In term of jet pT spectrum there was a concern that in Figure 5 b) of the previous post where I showed the particle/detector jet pT at eta = 3.3, the yield of detector jet at high pT just
seems to be way overestimated than what can be explained by the bin migrations from resolution effect. As a simple cross check with the current calibrations, I took the parameterized pT resolution from Figure 2 b) of the current blog and smeared the particle jet pT according to this parameterization. The distribution of smeared pT distribution and
particle/detector jet pT is shown in FIgure 6 below.
Figure 5. smeared particle jet pT distribution (black)

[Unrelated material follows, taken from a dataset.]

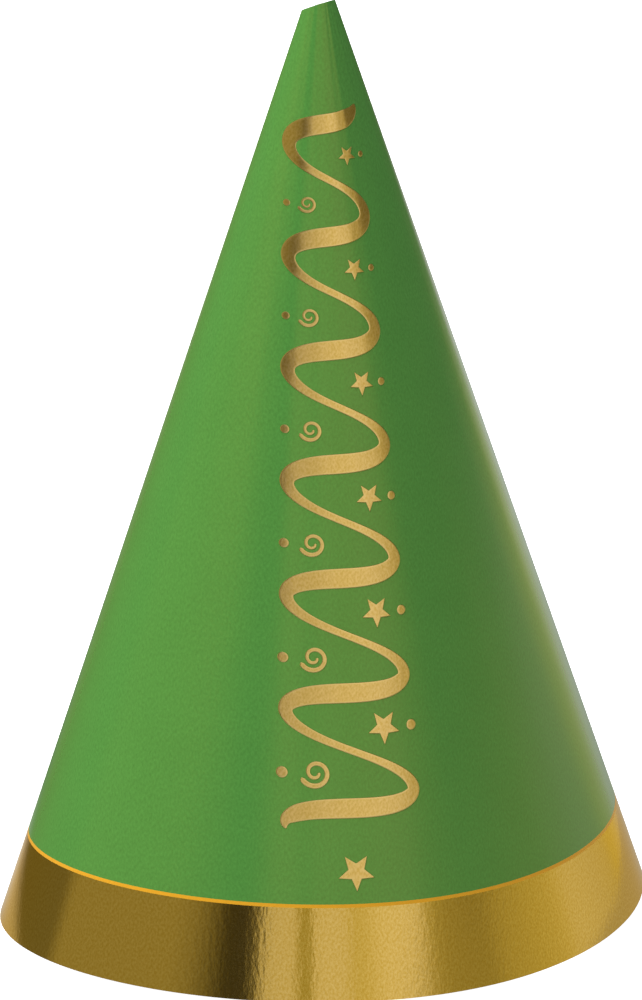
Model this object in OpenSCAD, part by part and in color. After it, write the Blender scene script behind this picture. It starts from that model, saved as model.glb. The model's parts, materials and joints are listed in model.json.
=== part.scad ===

It can be seen that most of the discrepancies between particle/detector jet yield could be explained by bin migrations caused by pT resolutions. The reason that we see a huge bin
migration is partly due to the steeply falling pT spectrum at sqrt(s) = 200 GeV. Here the pT forward jet is very close to the kinematics boundary, and it falls off as (1-X_{F})^a / p_{T}^b,
where a and b are about 5 or 6. For sqrt(s) = 200 GeV, a jet with pT = 5 or 6 GeV could reach X_{F} ~ 0.8, which falls significantly faster than highr cms energies. So the combined
effect of jet pT resolution and steeply falling spectrum could lead to a large bin migration effect.